3. Artikel 12, tweede en derde lid, van verordening 1/2003 zijn van overeenkomstige toepassing indien de Autoriteit Consument en Markt met het oog op de toepassing van het tweede lid gegevens of inlichtingen verstrekt aan of ontvangt van een mededingingsautoriteit van een andere lidstaat van de Europese Unie.
Na een daartoe strekkend verzoek van een mededingingsautoriteit van een andere lidstaat van de Europese Unie stelt de Autoriteit Consument en Markt een adressaat in kennis van informatie als bedoeld in artikel 25, onderdelen a, b of c, van richtlijn (EU) 2019/1.
1. De Autoriteit Consument en Markt legt na een daartoe strekkend verzoek van een mededingingsautoriteit van een andere lidstaat van de Europese Unie een definitief besluit tot oplegging van een geldboete als bedoeld in artikel 13 van richtlijn (EU) 2019/1 of een besluit tot oplegging van een dwangsom als bedoeld in artikel 16 van richtlijn (EU) 2019/1 ten uitvoer, voor zover die mededingingsautoriteit na redelijke inspanningen op haar eigen grondgebied te hebben geleverd, heeft vastgesteld dat de onderneming of ondernemersvereniging jegens welke de geldboete of dwangsom invorderbaar is, in de lidstaat van die mededingingsautoriteit niet over voldoende activa beschikt om invordering van de geldboete of dwangsom mogelijk te maken.
2. In gevallen anders dan bedoeld in het eerste lid, kan de Autoriteit Consument en Markt na een daartoe strekkend verzoek van een mededingingsautoriteit van een andere lidstaat van de Europese Unie een definitief besluit tot oplegging van een geldboete als bedoeld in artikel 13 van richtlijn (EU) 2019/1 of een besluit tot oplegging van een dwangsom als bedoeld in artikel 16 van richtlijn (EU) 2019/1 ten uitvoer leggen.
3. Afdeling 4.4.4 van de Algemene wet bestuursrecht is van overeenkomstige toepassing.
4. De verjaringstermijn voor de tenuitvoerlegging van een besluit als bedoeld in het eerste of tweede lid, wordt bepaald overeenkomstig artikel 26, vierde lid, van richtlijn (EU) 2019/1.
Een verzoek als bedoeld in de artikelen 25 of 26, eerste of tweede lid, van richtlijn (EU) 2019/1 voldoet aan en wordt uitgevoerd overeenkomstig artikel 27, tweede, derde, vierde, vijfde en zesde lid, van richtlijn (EU) 2019/1.
1. De Autoriteit Consument en Markt geeft uitvoering aan artikel 27, zevende lid en achtste lid, eerste, derde en vierde alinea, van richtlijn (EU) 2019/1.

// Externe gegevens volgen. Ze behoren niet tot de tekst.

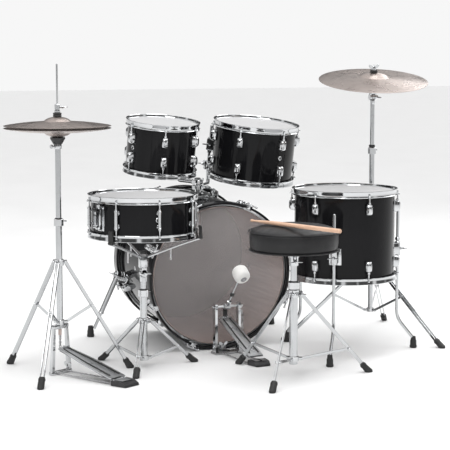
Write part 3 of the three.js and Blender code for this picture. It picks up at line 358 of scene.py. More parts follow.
# ---- Shapes --------------------------------------------------------------------------
class Maker:
    """Collects closed shapes, drawn in millimetres, into one finished piece."""

    def __init__(self, name, place=None):
        self.name = name
        self.place = place or Matrix()
        self.points, self.faces, self.slots, self.used, self.turned = [], [], [], [], []

    def add(self, points, faces, finish, place=None, turned=None):
        matrix = self.place @ place if place else self.place
        moved = [matrix @ Vector(p) for p in points]
        volume = sum(moved[f[0]].dot(moved[f[i]].cross(moved[f[i + 1]]))
                     for f in faces for i in range(1, len(f) - 1))
        if volume < 0:
            faces = [tuple(reversed(f)) for f in faces]
        start = len(self.points)
        self.points += moved
        self.turned += turned or [0.0] * len(moved)
        self.faces += [tuple(i + start for i in f) for f in faces]
        if finish not in self.used:
            self.used.append(finish)
        self.slots += [self.used.index(finish)] * len(faces)

    def lathe(self, profile, finish, place=None, sides=72):
        """A profile of (radius, height) turned about Z. It closes on itself or on the axis."""
        looped = profile[0] == profile[-1]
        points, rings, turned = [], [], []
        for r, z in profile[:-1] if looped else profile:
            if r < 1e-6:
                rings.append([len(points)] * sides)
                points.append((0, 0, z))
                turned.append(0.0)
                continue
            rings.append(range(len(points), len(points) + sides))
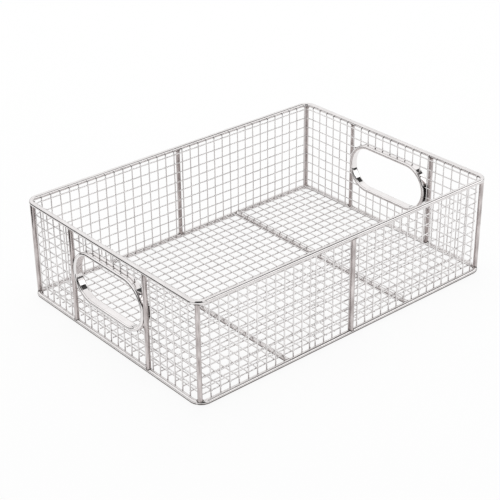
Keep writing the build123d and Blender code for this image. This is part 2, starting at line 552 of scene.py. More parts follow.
class SteelSkin:
    """The shader group of drawn and electropolished steel, shared by every finish."""

    NAME = "Electropolished steel skin"
    COLOURS = ("Bright", "Dull")
    NUMBERS = (
        ("Grain Length", 60.0),
        ("Grain Width", 2600.0),
        ("Cloud Scale", 55.0),
        ("Cloud Amount", 0.5),
        ("Grain Amount", 0.4),
        ("Smooth", 0.1),
        ("Rough", 0.25),
    )
    RESULTS = (
        ("Colour", "NodeSocketColor"),
        ("Roughness", "NodeSocketFloat"),
        ("Height", "NodeSocketFloat"),
    )
    GRAIN = {"Scale": 1.0, "Detail": 4.0, "Roughness": 0.6}
    CLOUD_DETAIL = 3.0
    FLECKS = {"Scale": 900.0, "Detail": 2.0}
    FLECK_RANGE = {"From Min": 0.62, "From Max": 0.78, "To Max": 0.35}
    NOISE_RANGE = {"From Min": 0.35, "From Max": 0.68}

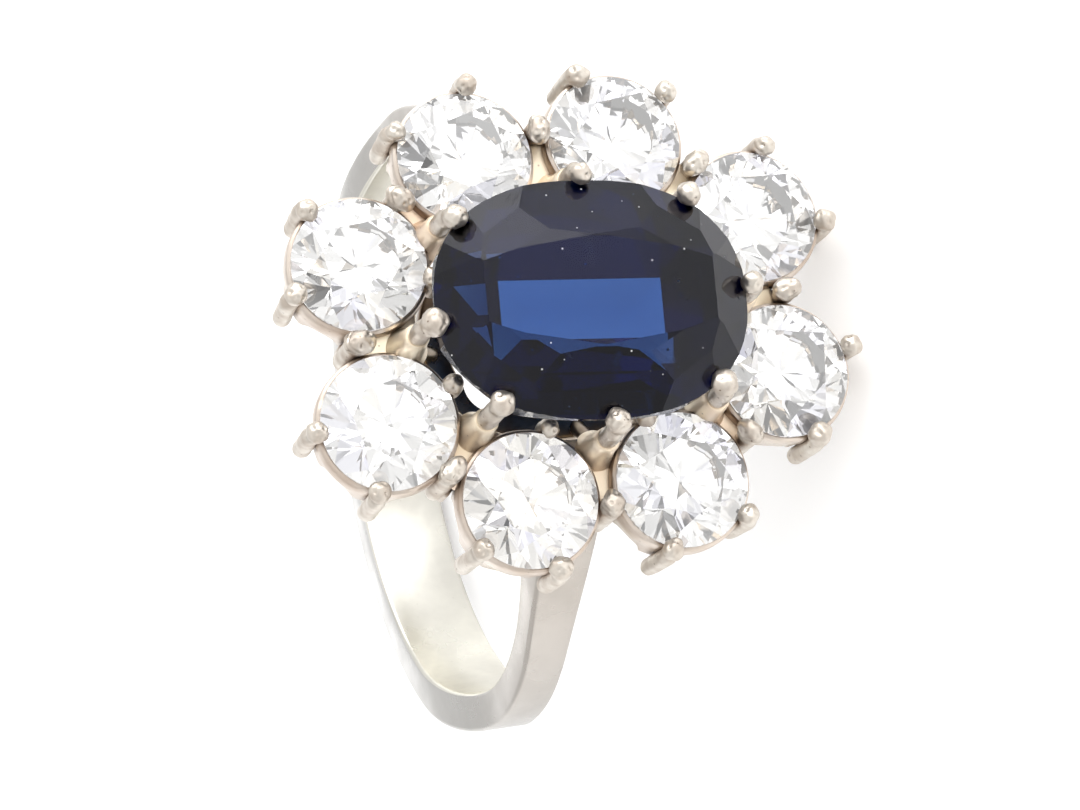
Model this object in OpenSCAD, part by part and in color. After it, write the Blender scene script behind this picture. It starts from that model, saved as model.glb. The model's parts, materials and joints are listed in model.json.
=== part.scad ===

2. De Autoriteit Consument en Markt geeft in afwijking van het eerste lid geen uitvoering aan
artikel 27, achtste lid, eerste alinea, van richtlijn (EU) 2019/1, indien de baten naar verwachting niet opwegen tegen de kosten die de Autoriteit Consument en Markt maakt om de in artikel 27 bedoelde kosten te verhalen.
De bevoegdheid inzake geschillen ten aanzien van de toepassing van de artikelen 25 of 26, eerste of tweede lid, van richtlijn (EU) 2019/1 en het recht dat op die geschillen van toepassing is, wordt bepaald overeenkomstig artikel 28 van richtlijn (EU) 2019/1.
1. Indien de Autoriteit Consument en Markt, na toepassing te hebben gegeven aan artikel 11, derde lid, van verordening (EG) 1/2003 concludeert dat er geen gronden zijn om een onderzoek of procedure met betrekking tot de overtreding voort te zetten, stelt zij de Europese Commissie hiervan in kennis.
2. Indien de Autoriteit Consument en Markt een besluit neemt als bedoeld in artikel 56, aanhef en onderdeel b, of artikel 58b, eerste lid, stelt zij het European Competition Network hiervan in kennis.
Lasten en bevelen dat deze in het Staatsblad zal worden geplaatst en dat alle ministeries, autoriteiten, colleges en ambtenaren die zulks aangaat, aan de nauwkeurige uitvoering de hand zullen houden.